Hmmmm, the Japanese blade is a cutting weapon, not a stabbing weapon. Also, many authentic blades have very crisp and distinct lines, probably the majority from the shinto period onward. There is very little to distinguish the tanto tip from the tip of a katana. In fact, tanto's were often made from "failed" katana blades (the steel was too precious to waste).
Above is an authentic blade, you can see the very crisp lines. The difference between this and the americanised tanto, is usually more to do with blade profile (Americans like straight lines) and of course, construction method.
BTW, no one has mentioned the Wharncliffe blade yet. A little similar to a coltsfoot or sheepsfoot, but with more elongated nose, looking far more pointed then the rather blunt appearance of a sheepsfoot.
Wow- what a plethora of useful knowledge: Who says the internets just for looking at scantily clad females...
What, there are scantily clad females out here too? Damnit, where's that search function?
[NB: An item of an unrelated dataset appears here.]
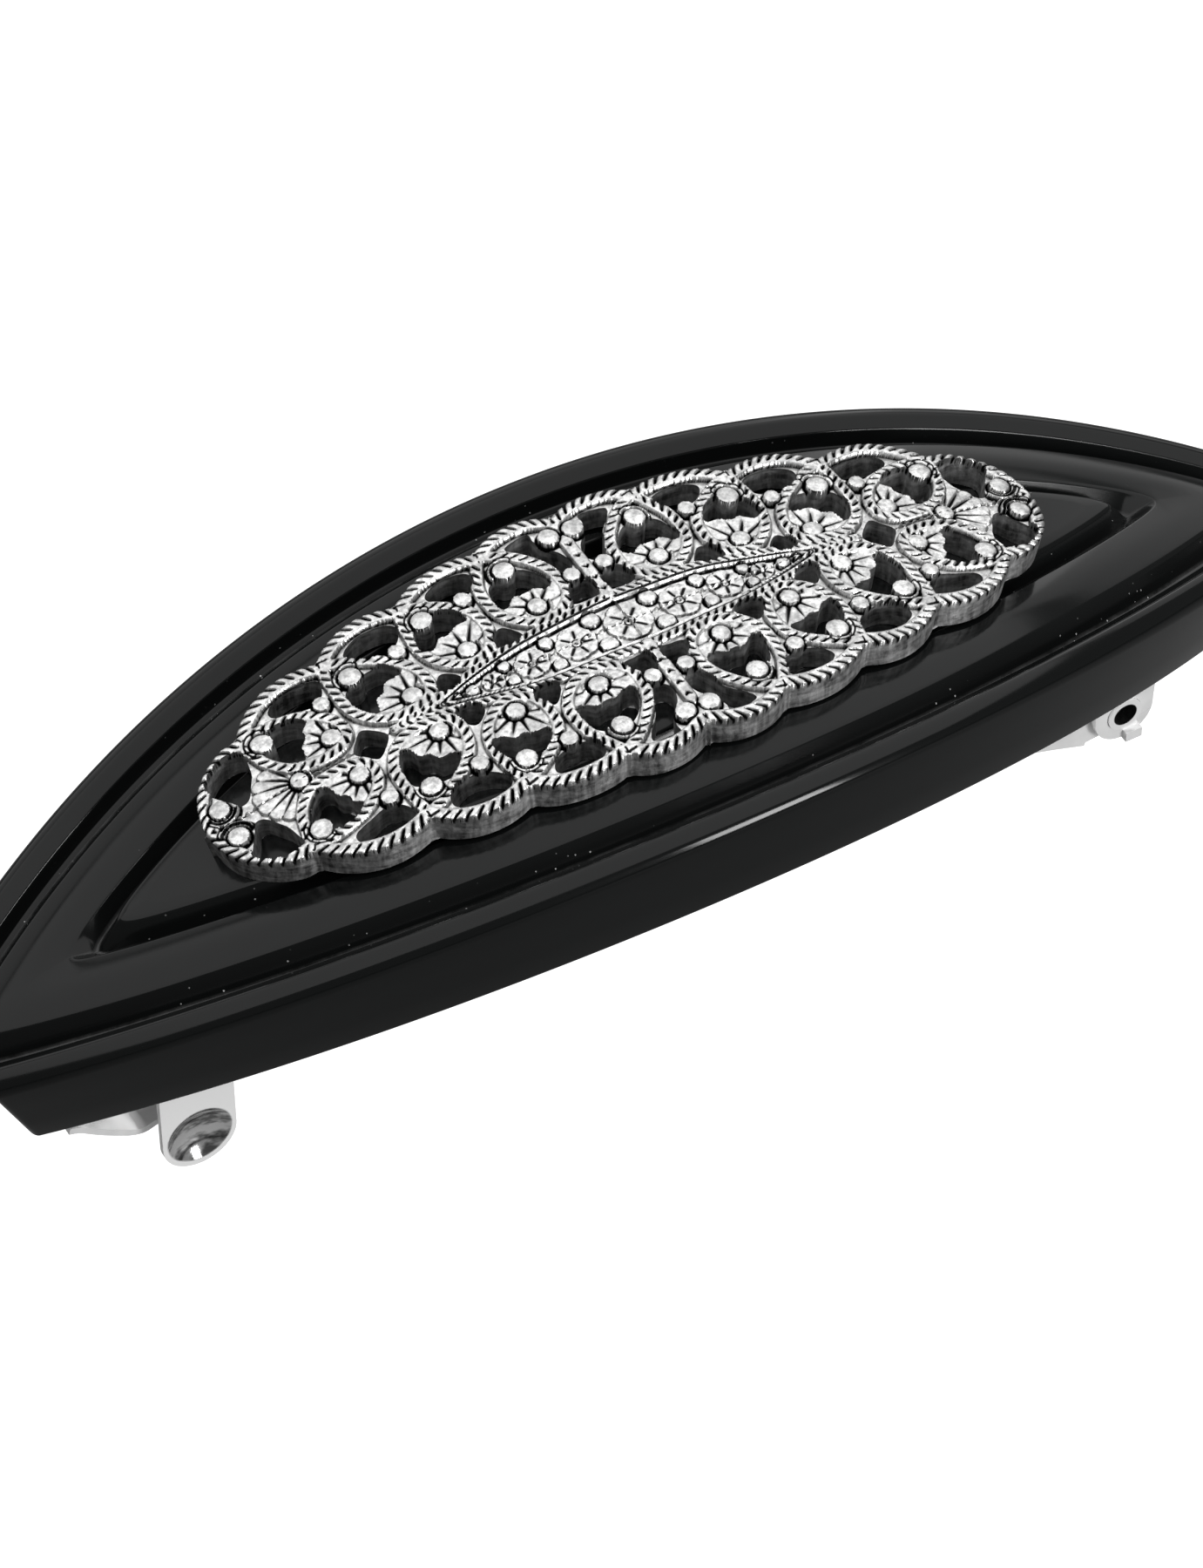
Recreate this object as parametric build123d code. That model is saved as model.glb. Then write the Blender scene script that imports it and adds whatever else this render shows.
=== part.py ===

Don't forget the Hawkbill style either!
I was trying to point out the straight line pattern in american tantos. Yes, they are slashing weapons, but there are a few rather nasty stabbing manuevers. I learned this when my Zen Roshi decided to teach me kendo. After a few weeks getting battered about I took revenge. Courtesy of a local San Francisco Scott I acquired a two handed Claymore. I entered the Temple dragging this 6' monster making a noise akin to fingernails on chalkboards. Roshi Uchiama took one look and announced we were starting a new clourse in calligraphy :lol:
Veering rather off topic here, but that reminds me of a fascinating performance of Macbeth I once saw at a local college. For the dramatic final fight the college had borrowed two claymores from a museum. Unfortunately that meant that they could only be rather gently tapped together. Worse yet was the weight of the swords and the apparent weediness of the two actors. Macbeth raised his sword with a cry... and then staggered backwards offstage, desperately trying to regain his balance.